This is true. I've had friends upgrade their tv's and they don't know what to do with their still functional old tv. It's such a waste to drop it off at electronics recycling. 



Plugging Along said:


> If you can wait a few more weeks, I would wait until Black Friday or Cyber Monday.


+1 to that weekend. Those sales then seem much better than Boxing Day nowadays. 
There's also a bit of a clearance around Super Bowl time where I think retailers are trying to clear out last year's models.


----------



## Jimmy (May 19, 2017)

Sometimes Walmart has sales too. That is where I bought my TV. Vizios are pretty decent (their M and P series are more top of the line) and usually a little cheaper than Samsung and LG. That rtings.com site is great,used to be all free but I think you can see lists for free and so many free individual tv reports.


----------



## m3s (Apr 3, 2010)

cainvest said:


> I'm fine with standard HD in 1080 from a normal viewing distance. 4k does look a little better, maybe better processing for richer colors but not huge difference.
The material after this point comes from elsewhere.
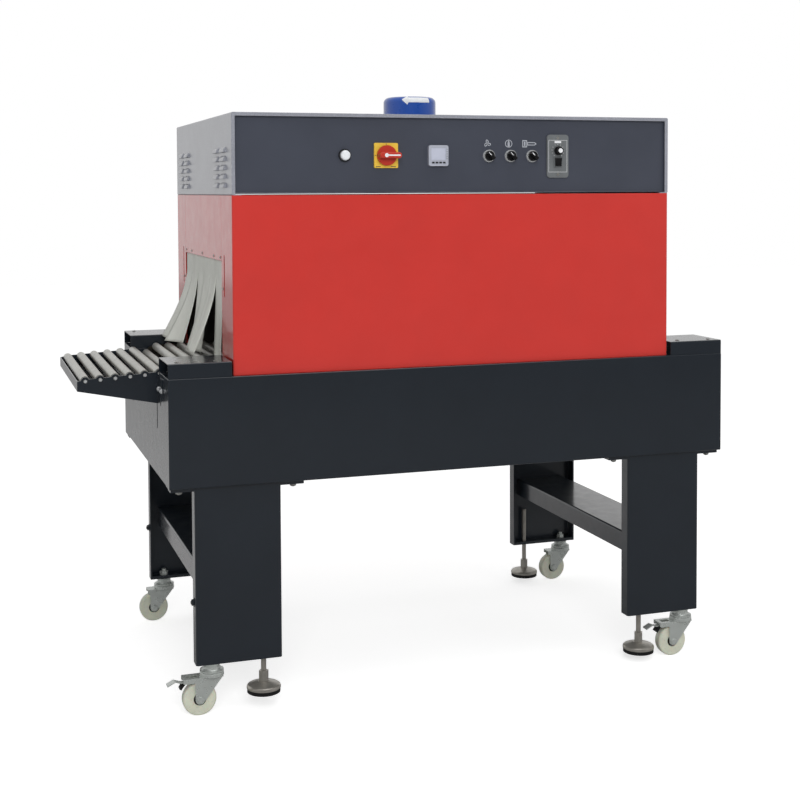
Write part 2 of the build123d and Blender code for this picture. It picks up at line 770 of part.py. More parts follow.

You need much better processor to handle 4k at the same quality as 1080p. My computer runs 3x 1080p monitors and I'm not interested in replacing them (would need $$$ video card) Then you also need more internet bandwidth and storage which is not as big of a limitation now

I don't see (pun intended) the value unless maybe I was editing my own 4k content. My eyes maybe just aren't that good. Refresh rates and colour depth however I can see. I bought a Sony TV 10 years ago because it had much better colour depth and the processor to handle it at the time


----------



## Zipper (Nov 18, 2015)

We are currently waiting to pull the trigger on a Sony Bravia X90K 75"

Not sure whether to go Best Buy Costco or Vision.

Prices are identical ~$1900.

We have a Sony 48" about 14 years old and a 55" about 11 years old.

Prices were comparable back then but the new technology is way superior now.

I'm Silent Generation so probably our last set.


----------



## Synergy (Mar 18, 2013)

All being equal, Costco customer service has always been very good to me. My last TV I purchased from Vision - no issues. Also purchased a variety of electronics from BestBuy in the past - no issues either. Even if the price was not identical they would likely price match. Good luck and enjoy - the bigger the better if you have the space....


----------



## londoncalling (Sep 17, 2011)

As mentioned we are looking to buy a new TV the next time we find a good deal. unfortunately, we won't be able to wall mount the TV (it sits in front of a window. I have looked through several manuals but am not able to find the width of a TV's base. I can find screen dimensions width and height. Any ideas aside from knocking an inch or two off the base to decide how big of TV I can buy without having to buy a new stand. I am not concerned about it fitting inside a cabinet as we plan to set it on our existing stand.


----------



## londoncalling (Sep 17, 2011)

Ended up buying the Samsung Samsung - 50” Class Q80B QLED 4K Smart Tizen TV from Best Buy online which will arrive in a couple of days. Also replaced a gen 1 Chromecast. This is likely the extent of my Black Friday/Cyber Monday adventures.


----------



## AltaRed (Jun 8, 2009)

londoncalling said:


> Ended up buying the Samsung Samsung - 50” Class Q80B QLED 4K Smart Tizen TV from Best Buy online which will arrive in a couple of days. Also replaced a gen 1 Chromecast. This is likely the extent of my Black Friday/Cyber Monday adventures.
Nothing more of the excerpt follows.